Open to me the gates of righteousness,

                that I may enter through them and give thanks to the LORD.

This is the gate of the LORD;

                the righteous shall enter through it.

I thank you that you have answered me and have become my salvation.

The stone that the builders rejected has become the chief cornerstone.

                This is the Lord’s doing; it is marvelous in our eyes.

This is the day that the LORD has made;

                let us rejoice and be glad in it.

Save us, we beseech you, O LORD!

                O LORD, we beseech you, give us success!

Blessed is the one who comes in the name of the LORD.

We bless you from the house of the LORD.

The LORD is God, and he has given us light.

Bind the festal procession with branches, up to the horns of the altar.

You are my God, and I will give thanks to you;

                you are my God, I will extol you.

O give thanks to the LORD, for he is good,

                for his steadfast love endures forever.


From Rev. Judy Bennett

Bridgeport, OH

How wonderfully exciting! So very personal! You are MY God! God of the universe, God of all creation, God of the sun, the moon, the stars, God of the air that I breathe and every breath that I take, God of everything one can imagine: You are mine! And I will give you thanks.

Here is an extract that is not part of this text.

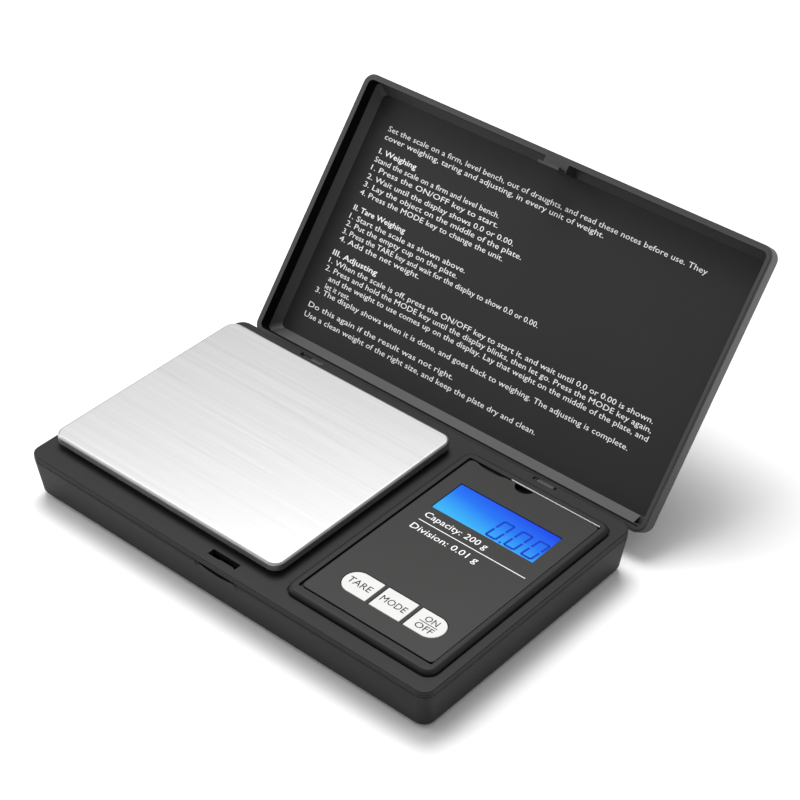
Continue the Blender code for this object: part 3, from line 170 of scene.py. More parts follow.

Just reading this Psalm of love and praise makes me smile. If I ponder it long enough, I begin to feel the joy well up within me – true joy – that joy that is so much more than just happiness, that joy that no adverse circumstance or individual can steal from me. And as wise men came bearing gifts to the Christ Child in Bethlehem, what gift can I in my wisdom bring as my tribute of praise to God, now that my Lenten journey with the Christ nears Jerusalem? Is there a sacrifice or a penance that I can personally offer in order to extol my God? No. The greatest gift of thanks that I can give is to live joyfully, knowing that the journey from Bethlehem to Jerusalem and beyond is because of love – my God’s love for me – for I am His, and He is mine. Praise God!


O God, I sing your praise and give you thanks for your goodness

and the blessings of life, light and love

with which you shower me daily.   Amen.